*** DATA EXCERPT
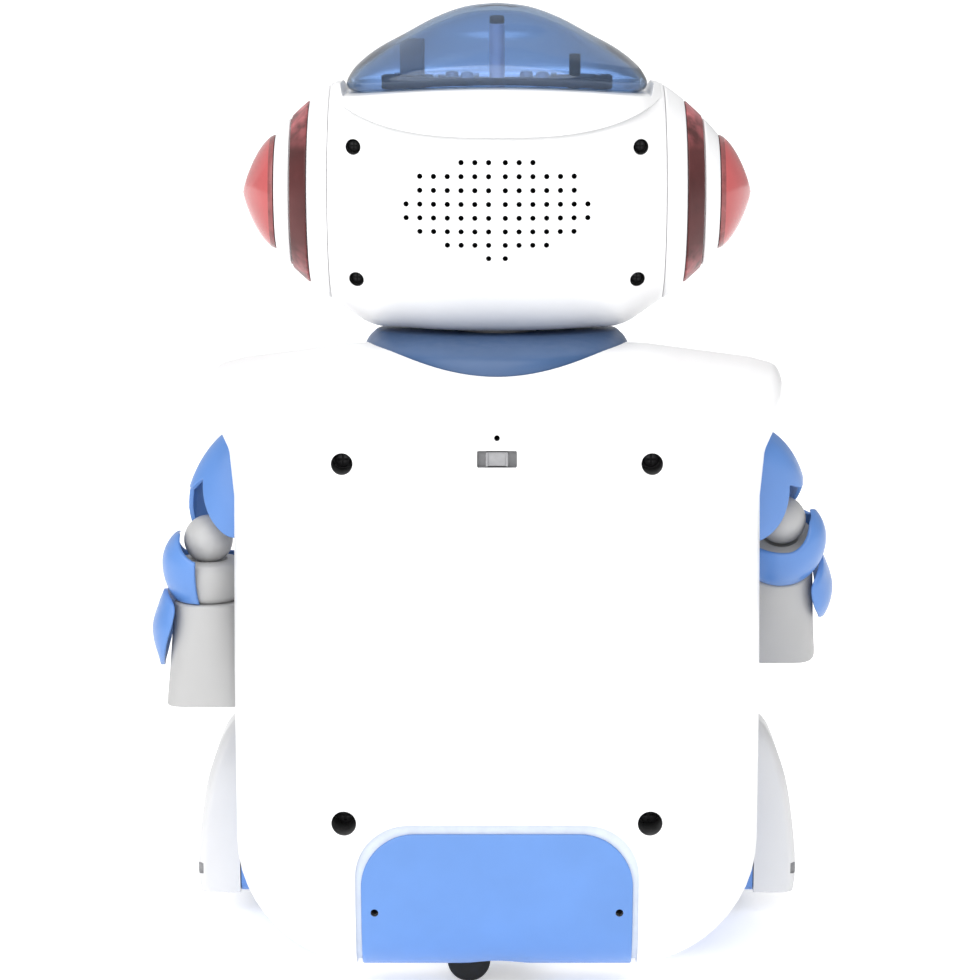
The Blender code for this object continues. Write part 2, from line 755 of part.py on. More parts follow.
def drive_wheels():
    low, high = WHEEL_X
    tread = 0.0030
    for side, sign in SIDES.items():
        centre = (0, WHEEL_Y, WHEEL_RADIUS)
        bm = bmesh.new()
        hub = WHEEL_RADIUS - tread - GAP
        profile = [(0.0028, low), (hub, low), (hub, high), (0.0028, high)]
        add_lathe(bm, [(r, sign * x) for r, x in profile], "X", centre, 18, ring=True)
        finish(f"wheel_hub_{side}", bm, "grey_plastic", origin=(sign * low, WHEEL_Y, WHEEL_RADIUS))
        bm = bmesh.new()
        inner = WHEEL_RADIUS - tread
        profile = [(inner, low), (WHEEL_RADIUS - 0.0006, low), (WHEEL_RADIUS, low + 0.0010)]
        profile += [(WHEEL_RADIUS, high - 0.0010), (WHEEL_RADIUS - 0.0006, high), (inner, high)]
        add_lathe(bm, [(r, sign * x) for r, x in profile], "X", centre, 24, ring=True)
        finish(f"tyre_{side}", bm, "rubber", origin=(sign * low, WHEEL_Y, WHEEL_RADIUS))
        bm = bmesh.new()
        add_box(
            bm,
            (min(sign * 0.030, sign * 0.0548), WHEEL_Y - 0.0105, CHASSIS_Z[0] + 0.0028),
            (max(sign * 0.030, sign * 0.0548), WHEEL_Y + 0.0180, 0.0330),
        )
        motor = finish(f"gearmotor_{side}", bm, "grey_plastic")
        bm = bmesh.new()
        add_rod(bm, 0.0025, "X", (sign * 0.050, WHEEL_Y, WHEEL_RADIUS), sign * 0.0235, 12)
        boolean(motor, finish(f"axle_{side}", bm), "UNION")


def caster():
    """A swivel fork on an upright pin, and a small wheel that trails to one side of it."""
    x0, y0 = CASTER
    x = x0 + CASTER_TRAIL
    bm = bmesh.new()
    add_rod(bm, 0.0068, "Z", (x0, y0, 0.0138), 0.0022, 16)
    fork = finish("caster_fork", bm, "black_plastic", origin=(x0, y0, 0.0138))
    bm = bmesh.new()
    for sign in (1, -1):
        low, high = sorted((y0 + sign * 0.0032, y0 + sign * 0.0046))
        corners = [(x0 - 0.003, 0.0145, 0), (x + 0.0022, 0.0145, 0), (x + 0.0022, 0.0038, 0.0018)]
        corners.append((x - 0.0022, 0.0038, 0.0018))
        outline = rounded(corners, 3)
        add_loft(bm, [standing(outline, low), standing(outline, high)])
    add_rod(bm, 0.0030, "Z", (x0, y0, 0.0150), 0.0090, 12)
    add_rod(bm, 0.0010, "Y", (x, y0 - 0.0040, CASTER_RADIUS), 0.0080, 8)
    boolean(fork, finish("fork_parts", bm), "UNION")
    bm = bmesh.new()
    tyre = CASTER_RADIUS
    profile = [(0.0013, -0.0028), (tyre - 0.0010, -0.0028), (tyre, -0.0016)]
    profile += [(tyre, 0.0016), (tyre - 0.0010, 0.0028), (0.0013, 0.0028)]
    add_lathe(bm, profile, "Y", (x, y0, CASTER_RADIUS), 20, ring=True)
    finish("caster_wheel", bm, "black_plastic", origin=(x, y0, CASTER_RADIUS))


def battery_pack():
    """The battery box behind the door, with the bearing block for the caster's pin under it."""
    bm = bmesh.new()
    add_box(bm, (-0.0330, 0.0220, 0.0165), (0.0330, 0.0515, 0.0490))
    pack = finish("battery_pack", bm, "black_plastic")
    bm = bmesh.new()
    add_rod(bm, 0.0033, "Z", (*CASTER, 0.0100), 0.0170, 12)
    boolean(pack, finish("caster_bore", bm))


def empty(name, location, parent=None, swing=0.0):
    made = bpy.data.objects.new(name, None)
    bpy.context.scene.collection.objects.link(made)
    made.location = location
    made.rotation_euler.x = -math.radians(swing)
    made.parent = parent
    return made


def sleeve_radius(z):
    share = (0.1048 - z) / (0.1048 - HAND_Z)
    return 0.0105 + 0.0019 * share


def shoulder(side, sign, pivot):
    """A blue cap like a quarter egg, with a flat inner side, a flat underside and a hub."""
    centre = (0.0667, 0.0, 0.1310)
    reach = (0.0252, 0.0145, 0.0270)
    inner, floor = 0.0710, 0.1237
    bm = bmesh.new()
    loops = []
    for k in range(9):
        z = floor + (centre[2] + reach[2] * 0.97 - floor) * k / 8
        scale = math.sqrt(1 - ((z - centre[2]) / reach[2]) ** 2)
        limit = math.acos((inner - centre[0]) / (reach[0] * scale))
        loop = []
        for i in range(13):
            angle = limit * (i / 6 - 1)
            x = centre[0] + reach[0] * scale * math.cos(angle)
            loop.append((sign * (x - ARM_X), reach[1] * scale * math.sin(angle), z - SHOULDER_Z))
        loops.append(loop)
    add_loft(bm, loops)
    cap = finish(f"shoulder_{side}", bm, "blue_plastic", parent=pivot)
    bm = bmesh.new()
    add_rod(bm, 0.0065, "X", (sign * (0.0668 - ARM_X), 0, 0), sign * 0.0060, 16)
    hub = finish(f"shoulder_hub_{side}", bm, parent=pivot)
    boolean(cap, hub, "UNION")
    bm = bmesh.new()
    profile = []
    for k in range(6):
        angle = math.radians(88 * (1 - k / 5)) if k < 5 else math.radians(4)
        profile.append((BALL_RADIUS * math.sin(angle), -BALL_RADIUS * math.cos(angle)))
    drop = ELBOW_Z - SHOULDER_Z
    add_lathe(bm, profile, "Z", (0, 0, drop), 16)
    finish(f"elbow_ball_{side}", bm, "white_shell", parent=pivot)


def smooth_step(low, high, value):
    share = min(max((value - low) / (high - low), 0.0), 1.0)
    return share * share * (3 - 2 * share)


def cuff_top(side, angle):
    """Height of the cuff's upper edge: highest at the outer side of the arm, angle 0, and lowest in front."""
    turn = math.degrees(angle)
    if turn < 0:
        return 0.1250 - 0.0078 * smooth_step(12, 50, -turn)
    return 0.1250 - (0.0078 if side == "left" else 0.0044) * smooth_step(35, 85, turn)


def cuff(side, sign, pivot):
    """The C-shaped blue cover round the elbow cup, high at the outer side of the arm."""
    first, last = (math.radians(a) for a in CUFF_SPAN[side])

    def skin(inset):
        def surface(u, v):
            angle = first + u * (last - first)
            top = cuff_top(side, angle)
            z = 0.1050 + v * (top - 0.1050)
            height = (z - 0.1160) / (0.0125 if z > 0.1160 else 0.0160)
            radius = 0.0137 * math.sqrt(1 - height * height) - inset
            return (sign * radius * math.cos(angle), radius * math.sin(angle), z - ELBOW_Z)

        return surface

    bm = bmesh.new()
    add_slab(bm, skin(0.0), skin(0.0013), 14, 4)
    finish(f"elbow_cuff_{side}", bm, "blue_plastic", parent=pivot)


def forearm(side, sign, pivot):
    bm = bmesh.new()
    low = 0.1051 - ELBOW_Z
    profile = [(0.0083, low), (0.0092, low + 0.0010), (0.0110, low + 0.0060), (0.0113, low + 0.0095)]
    profile += [(0.0104, low + 0.0120), (0.0096, low + 0.0127), (0.0086, low + 0.0122), (0.0070, low + 0.0112)]
    profile += [(0.0034, low + 0.0098), (0.0005, low + 0.0095)]
    add_lathe(bm, profile, "Z", (0, 0, 0), 20)
    finish(f"elbow_cup_{side}", bm, "white_shell", parent=pivot)
    bm = bmesh.new()
    top = 0.1048 - ELBOW_Z
    bottom = HAND_Z - ELBOW_Z
    high, wide = sleeve_radius(0.1048), sleeve_radius(HAND_Z)
    profile = [(high - 0.0008, top), (high, top - 0.0008), (wide, bottom + 0.0004), (wide - 0.0004, bottom)]
    profile += [(wide - 0.0018, bottom), (wide - 0.0018, bottom + 0.0030)]
    loops = []
    for radius, z in profile:
        power = 2 + 2.4 * (top - z) / (top - bottom)
        loop = []
        for i in range(32):
            a, b = math.cos(math.pi * i / 16), math.sin(math.pi * i / 16)
            reach = radius * (abs(a) ** power + abs(b) ** power) ** (-1 / power)
            loop.append((reach * a, reach * b, z))
        loops.append(loop)
    add_loft(bm, loops)
    finish(f"forearm_{side}", bm, "white_shell", parent=pivot)
    cuff(side, sign, pivot)
    fin(side, sign, pivot)


def fin(side, sign, pivot):
    """A leaf-shaped shield on the outer side. Height, inner and outer x, and half its depth."""
    stations = (
        (0.1080, 0.0980, 0.0988, 0.0012),
        (0.1062, 0.0972, 0.0996, 0.0042),
        (0.1020, 0.0966, 0.1010, 0.0072),
        (0.0969, 0.0971, 0.1020, 0.0084),
        (0.0910, 0.0981, 0.1015, 0.0066),
        (0.0850, 0.0992, 0.0998, 0.0010),
    )
    loops = []
    for z, inner, outer, depth in stations:
        loop = []
        for i in range(9):
            across = -1 + i / 4
            bulge = 1 - 0.75 * across * across
            loop.append((inner + (outer - inner) * bulge, depth * across))
        loop += [(inner, depth * 0.9), (inner, -depth * 0.9)]
        loops.append([(sign * (x - ARM_X), y, z - ELBOW_Z) for x, y in loop])
    bm = bmesh.new()
    add_loft(bm, loops)
    finish(f"forearm_fin_{side}", bm, "blue_plastic", parent=pivot)


def arms():
    for side, sign in SIDES.items():
        pivot = empty(f"shoulder_axis_{side}", (sign * ARM_X, 0, SHOULDER_Z), swing=ARM_SWING[side])
        elbow = empty(f"elbow_axis_{side}", (0, 0, ELBOW_Z - SHOULDER_Z), parent=pivot)
        shoulder(side, sign, pivot)
        forearm(side, sign, elbow)


def main():
    for old in list(bpy.data.objects):
        bpy.data.objects.remove(old)
    head_rear_shell()
    head_front_shell()
    face_visor()
    head_crown()
    dome()
    dome_lights()
    speaker()
    ears()
    head_screws()
    neck_collar()
    torso_rear_shell()
    torso_front_shell()
    battery_door()
    torso_screws()
    chest()
    power_switch()
    chassis()
    legs()
    drive_wheels()
    caster()
    battery_pack()
    arms()


main()
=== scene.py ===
"""Looks of the educational coding robot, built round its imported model.

The robot faces -Y and +X is its own left. All sizes are in metres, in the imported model's frame.
"""

import json
import math

import bmesh
import bpy
from mathutils import Matrix, Vector
from mathutils.bvhtree import BVHTree
from mathutils.interpolate import poly_3d_calc


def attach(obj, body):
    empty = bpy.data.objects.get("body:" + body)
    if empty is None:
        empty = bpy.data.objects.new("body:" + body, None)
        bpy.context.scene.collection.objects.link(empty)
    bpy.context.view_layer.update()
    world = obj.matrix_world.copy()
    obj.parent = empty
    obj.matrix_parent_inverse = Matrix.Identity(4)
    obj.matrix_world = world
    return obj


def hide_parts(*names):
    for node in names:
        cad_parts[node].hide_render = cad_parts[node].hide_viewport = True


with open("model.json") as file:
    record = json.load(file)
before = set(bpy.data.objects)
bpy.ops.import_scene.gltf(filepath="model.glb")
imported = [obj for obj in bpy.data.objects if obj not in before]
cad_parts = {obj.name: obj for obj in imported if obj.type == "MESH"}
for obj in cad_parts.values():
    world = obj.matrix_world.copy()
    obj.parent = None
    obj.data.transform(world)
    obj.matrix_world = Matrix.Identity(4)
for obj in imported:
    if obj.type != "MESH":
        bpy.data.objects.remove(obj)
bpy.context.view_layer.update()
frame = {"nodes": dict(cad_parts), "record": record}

GAP = 0.0003  # clearance between pieces that touch
SIDES = {"left": 1, "right": -1}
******
§ DIRECTIVE: Repeat the line containing "obj.parent = None" and all subsequent lines through the final line of the data, exactly and with no others.

§ THE REPLY:
    obj.parent = None
    obj.data.transform(world)
    obj.matrix_world = Matrix.Identity(4)
for obj in imported:
    if obj.type != "MESH":
        bpy.data.objects.remove(obj)
bpy.context.view_layer.update()
frame = {"nodes": dict(cad_parts), "record": record}

GAP = 0.0003  # clearance between pieces that touch
SIDES = {"left": 1, "right": -1}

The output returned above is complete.